Welcome to the online community here!


----------



## Marxiz Abdull-Hakeem (Apr 7, 2014)

Thanx bro I'm happy and honored to be amounts all Bro of the craft

Sent From My Freemasonry Pro App


----------



## Marxiz Abdull-Hakeem (Apr 7, 2014)

I hail from Long Beach California. M.W. Sons on Moses #1 A.F.A.M 

Sent From My Freemasonry Pro App


----------



## bupton52 (Apr 8, 2014)

Marxiz Abdull-Hakeem said:


> I hail from Long Beach California. M.W. Sons on Moses #1 A.F.A.M
> 
> Sent From My Freemasonry Pro App



Nice to meet you Marxiz. May I ask what GL you are a member of?


----------



## MRichard (Apr 8, 2014)

bupton52 said:


> Nice to meet you Marxiz. May I ask what GL you are a member of?

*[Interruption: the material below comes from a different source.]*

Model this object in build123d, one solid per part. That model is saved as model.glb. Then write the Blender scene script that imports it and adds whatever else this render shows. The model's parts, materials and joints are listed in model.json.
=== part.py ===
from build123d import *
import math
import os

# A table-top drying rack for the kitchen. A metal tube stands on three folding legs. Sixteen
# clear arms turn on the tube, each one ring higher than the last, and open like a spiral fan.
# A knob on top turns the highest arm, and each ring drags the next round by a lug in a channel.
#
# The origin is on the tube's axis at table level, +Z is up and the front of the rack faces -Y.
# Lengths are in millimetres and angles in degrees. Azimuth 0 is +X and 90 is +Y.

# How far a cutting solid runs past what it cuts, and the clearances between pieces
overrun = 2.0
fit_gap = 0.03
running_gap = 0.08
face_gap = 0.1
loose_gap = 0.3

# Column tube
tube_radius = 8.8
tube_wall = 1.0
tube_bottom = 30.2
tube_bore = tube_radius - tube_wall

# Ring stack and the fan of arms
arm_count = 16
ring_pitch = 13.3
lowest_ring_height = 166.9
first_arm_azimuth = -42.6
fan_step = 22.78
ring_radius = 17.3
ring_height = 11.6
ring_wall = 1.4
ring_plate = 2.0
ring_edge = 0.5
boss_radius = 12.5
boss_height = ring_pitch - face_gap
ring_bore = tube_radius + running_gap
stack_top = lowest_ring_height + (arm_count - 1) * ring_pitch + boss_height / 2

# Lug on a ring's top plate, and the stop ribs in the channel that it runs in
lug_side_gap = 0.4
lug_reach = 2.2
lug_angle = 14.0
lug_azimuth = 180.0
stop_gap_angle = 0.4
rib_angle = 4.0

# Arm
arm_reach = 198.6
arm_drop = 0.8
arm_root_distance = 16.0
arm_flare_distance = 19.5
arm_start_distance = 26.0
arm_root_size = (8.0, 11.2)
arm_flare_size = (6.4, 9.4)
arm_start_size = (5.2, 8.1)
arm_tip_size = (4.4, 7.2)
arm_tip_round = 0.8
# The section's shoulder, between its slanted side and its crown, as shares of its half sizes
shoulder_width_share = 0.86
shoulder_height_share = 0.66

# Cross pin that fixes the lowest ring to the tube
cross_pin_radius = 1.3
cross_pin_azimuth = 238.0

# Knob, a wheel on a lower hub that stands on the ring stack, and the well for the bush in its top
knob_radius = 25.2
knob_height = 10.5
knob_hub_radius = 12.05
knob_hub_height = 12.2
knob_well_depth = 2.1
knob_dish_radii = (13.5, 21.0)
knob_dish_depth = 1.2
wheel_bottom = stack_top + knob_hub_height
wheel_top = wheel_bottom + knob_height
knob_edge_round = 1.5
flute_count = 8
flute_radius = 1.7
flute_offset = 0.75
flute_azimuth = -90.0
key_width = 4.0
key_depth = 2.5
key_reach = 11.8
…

Google search. http://www.tmwsolgl.org/index.html


----------



## Derek Harvey (Oct 27, 2014)

BrotherDJBaldwin said:


> Hello! What a great honor it is to be a newly raised Master Mason(03/04/14) having just joined on Dec 17 of this just past year. It is and has been a humbling and thrilling ride, accompanied with a myriad of knowledge and beauty surpassed by none. I recently petitioned the York Rite and cannot wait until for the Scottish Rite Reunion at the end of april here in the 21st Masonic District of Ohio. I'd like to extend my gratitude to all of the Masons reading this as well as an advanced Thank You, for the spreading of the light. Much obliged and See You all On the net or in person!
> 
> With Love,
> Brother Dallas James Baldwin
> ...


How is your journey in masonry going brother? I'm Derek Harvey from Tulsa, Oklahoma. I'm working on my FC.


----------



## Warrior1256 (Oct 27, 2014)

Belated welcome brother.


----------